In September I will run a full marathon in honor of Arianna. My goal is to raise $5000 for Angelman Syndrome Research, $1K for every year since her diagnosis. 26.2 miles is a great distance, especially while finishing Nursing school. It will be one of the greatest challenges of my life. It will be hard. It will never be as hard as it is to go through your life without being able to say where your pain is or why you can't get to sleep, or to say "I love you". It will never be as hard as experiencing the helplessness of seizures and respiratory distress. It will never be as hard as being called retard.

So I ask for your support as I add this path to our journey. Arianna grew through small accomplishments. We can reach this goal through small donations. $1 is enough. If you can contribute more, great. Words of encouragement or even being there in person on September 18, 2011 in Rochester NY would be very welcome!

You can donate via the widget on this page or go to:
http://www.firstgiving.com/fundraiser/stephanie-manning/ariannasawesomeadventure

Wednesday, February 9, 2011

Seasonal Affective Disorder

Seasonal affective disorder (SAD) refers to episodes of depression that occur every year during fall or winter. Symptoms improve in spring and summer.

Or it could also be described for the season all too well known to parents of exceptional children as IEP season.

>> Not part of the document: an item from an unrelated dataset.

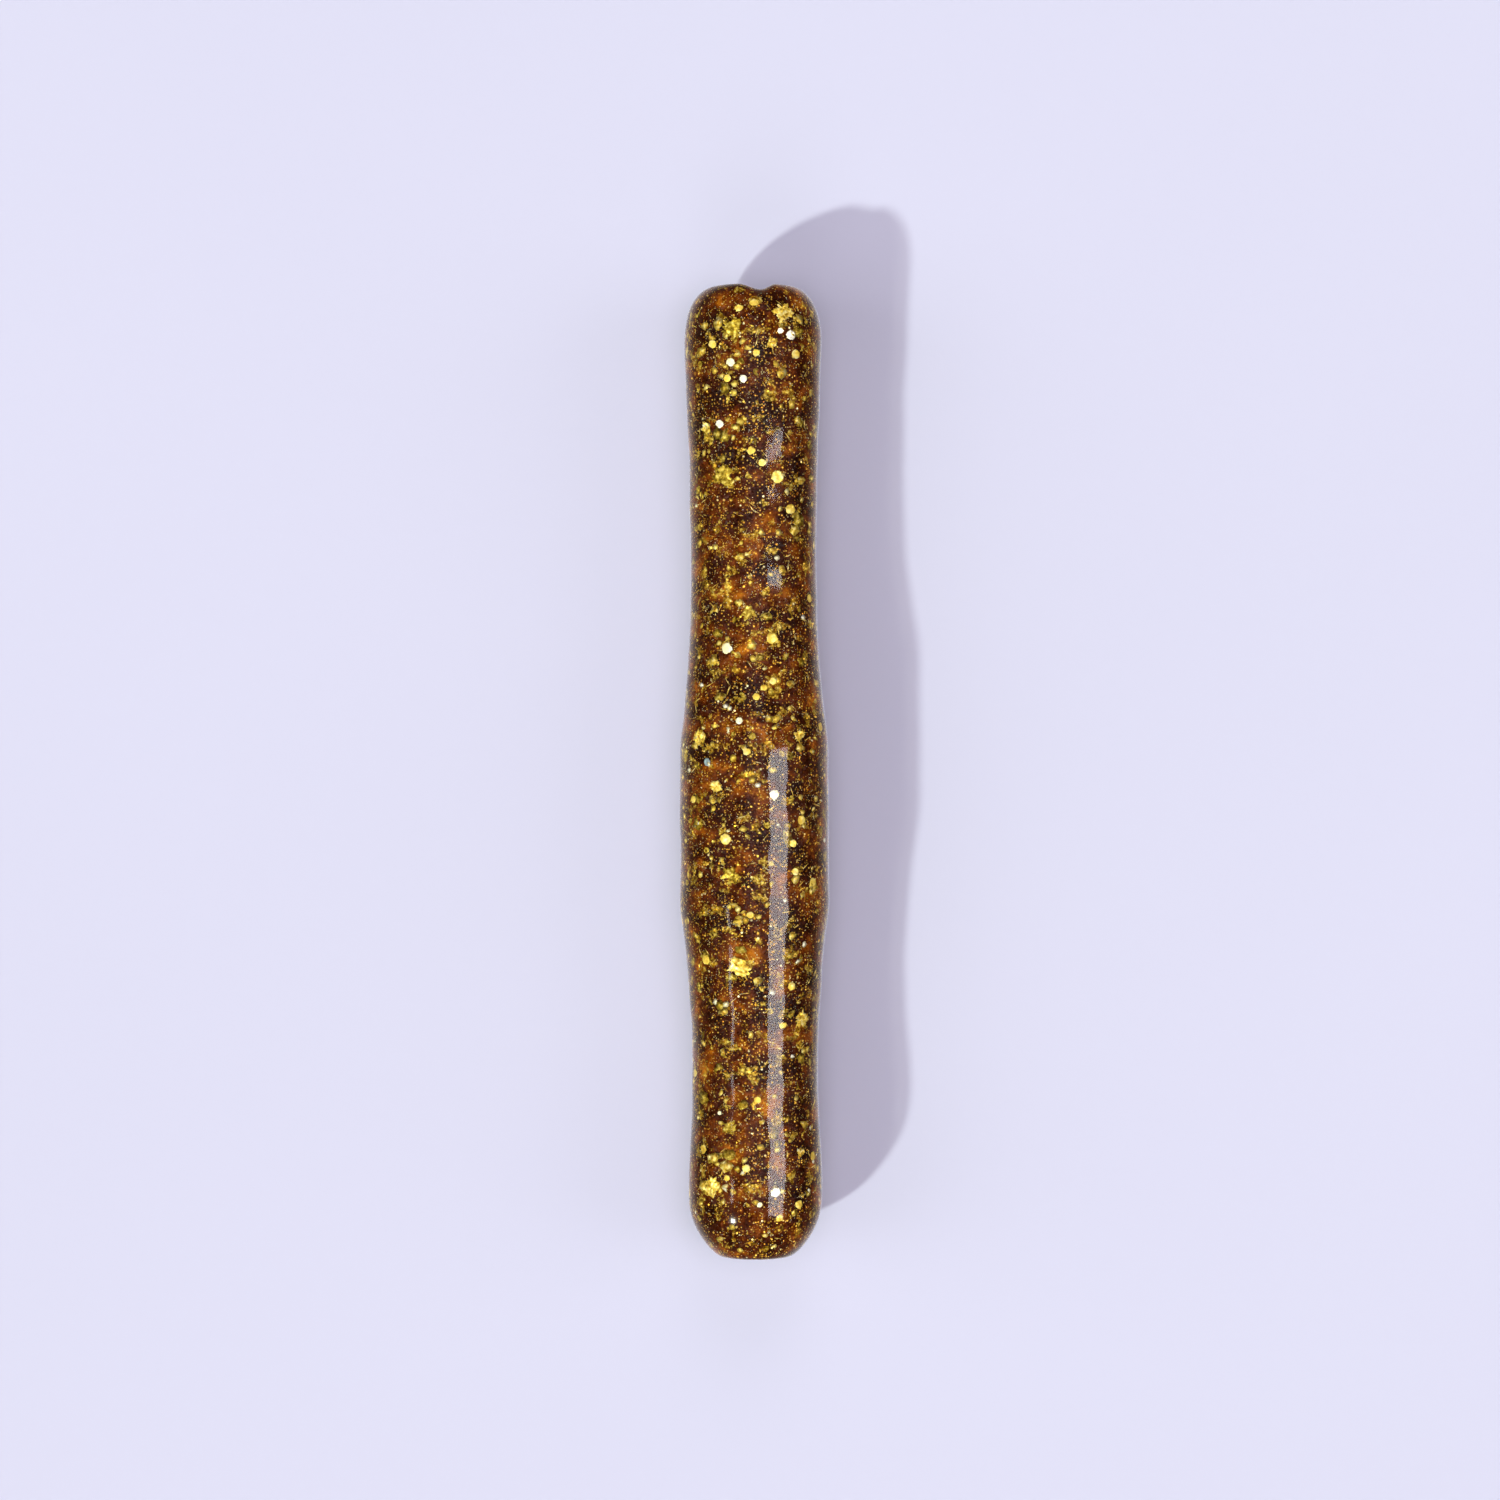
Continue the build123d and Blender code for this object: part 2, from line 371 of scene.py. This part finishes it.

It affects us all differently, but for the most part it drives us insane. It could last a day, a week, or months. It is the agony of trying to put together a scientifically proven/evidence based plan of attack for your child in the hopes that they may achieve some level of success in academics. You hope and pray that somewhere along the process you have gotten something right and then have the support to put the plan in place. Only to find out six months later you were completely wrong and there is not much you can do about it. You read the "alternate" report card with its obligational "positive" comments and then the "needs improvement" and "no successful progress" list is a mile long.

This is a season of frustrations, battle, discouragement, and sheer exhaustion.

But this all loses sight of why the Individualized Education Plan was created. To create an INDIVIDUAL plan that will help the child meet and exceed a set of goals for the school year. It allows a creative group of well intentioned adults to come together and collaborate on behalf of a child that so desperately wants to succeed.

It doesn't need to be a fight with the parents flanked by the "professionals" and devoured by the rhetoric of standardized test scores, life skills, and behavior plans.

Each year at this time I make myself ill with stress. February is the month Arianna was born, so it should be a fun month. Instead it is usually full of meetings, doctor's appointments, illness, paperwork renewal, and basically un-fun things. We are scheduled to the max, and to top it all off everyone has met their threshold for the winter.

So as I was feeling sorry for myself this afternoon when I listed item after item that went "not right" and all the things I "had to do". I stopped, made a list of everything that "WENT RIGHT" and the things I "WANTED TO DO". I enlisted the help of a dear friend to help me tackle the biggest task, and then treated myself to a run.

As each step met the snow covered pavement, I thought about choice, whether or not to choose the easier road (or treadmill) that can be automatically controlled by a single program, or the the cross country distance path that throws you a surprise around every bend. Sometimes I long for that treadmill: the pace it sets, it's predictability,and the control. But the reality is that the life that has chosen me is a cross country path full of amazing scenery, ice covered sidewalks, killer hills, grassy meadows, and distance as far as the eye can see.

So until mother nature decides to offer up some vitamin D to help us all out of our S.A.D. I will make my own sunshine with the help of my family and friends. And make my three least favorite letters in the alphabet I E P into P I E.